A CBC report on a 2010 decision to deny parole to Laboucan relays that he had threatened to kill a female guard, and that he had confessed to murdering a 3-year old child at the age of 11. (The Province reported that Laboucan also was denied parole in 2018. He had appealed this decision citing bias on behalf of the Parole Board but this was unsuccessful.)
Laboucan is not in a women’s prison as a result of Bill C-16 (which was cited to justify a policy of self-ID). He has been accommodated because, while incarcerated, he has undergone SRS. The Correctional Service of Canada (CSC) has allowed men who have had this procedure to apply for transfers to women’s prisons since 2001. This policy stemmed from a Canadian Human Rights Tribunal ruling (Kavanagh v.

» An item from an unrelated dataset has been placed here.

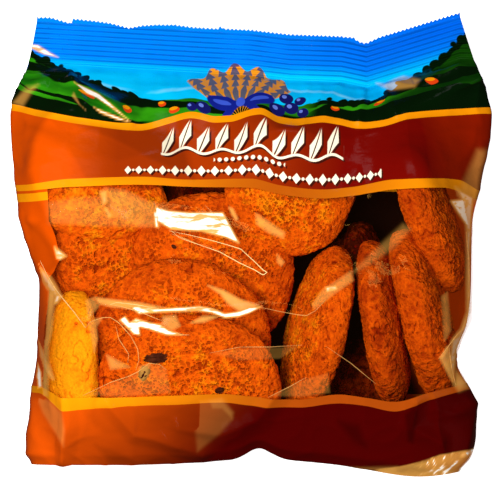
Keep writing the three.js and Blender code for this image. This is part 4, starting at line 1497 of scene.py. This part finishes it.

Canada), which declared that not allowing castrated male offenders accommodation in women’s prisons was discriminatory on the basis of sex and disability.
This policy accounts for CSC’s odd classification system. A male offender who has had SRS is recorded in the Offender Management System as a female, while an intact male is recorded as a male (even if it was merely his claim to be a woman that led to his incarceration in a women’s facility).
Matthew Harks recently was released from the Grand Valley Institution for Women in Ontario. He is a serial pedophile who has been convicted of three sexual assaults against girls under the age of 8. He has claimed to have abused 60 girls and to have committed 200 offenses. A 2006 psychiatric assessment of Harks maintained that he has an “all-encompassing preoccupation with sexually abusing underage girls.” Like Laboucan, Harks has undergone SRS, but this has not stopped him from facing multiple accusations of harassment and assault while incarcerated in a women’s prison. In 2016, the Calgary Herald reported that Harks was potentially facing charges for “three alleged offences that took place recently while [Harks] was in custody: assault, unlawful confinement and sexual assault.” The Vancouver Sun has reported that Harks has assaulted two female inmates who were “childlike in appearance.”
The commonly held belief that a castrated male offender poses minimal threat to females is a myth. There is certainly no rational reason why a male serial predator should be housed with women, many of whom have a history of being abused by men. Offenders are sent to prison as punishment. They are not sent to prison to be punished; and locking these women in with violent men is cruel and unusual punishment. It is well established that men and women have vastly different patterns of criminality. It is a basic fact that men are physically stronger than women, and that they regularly take advantage of this fact in every imaginable context to dominate and abuse women.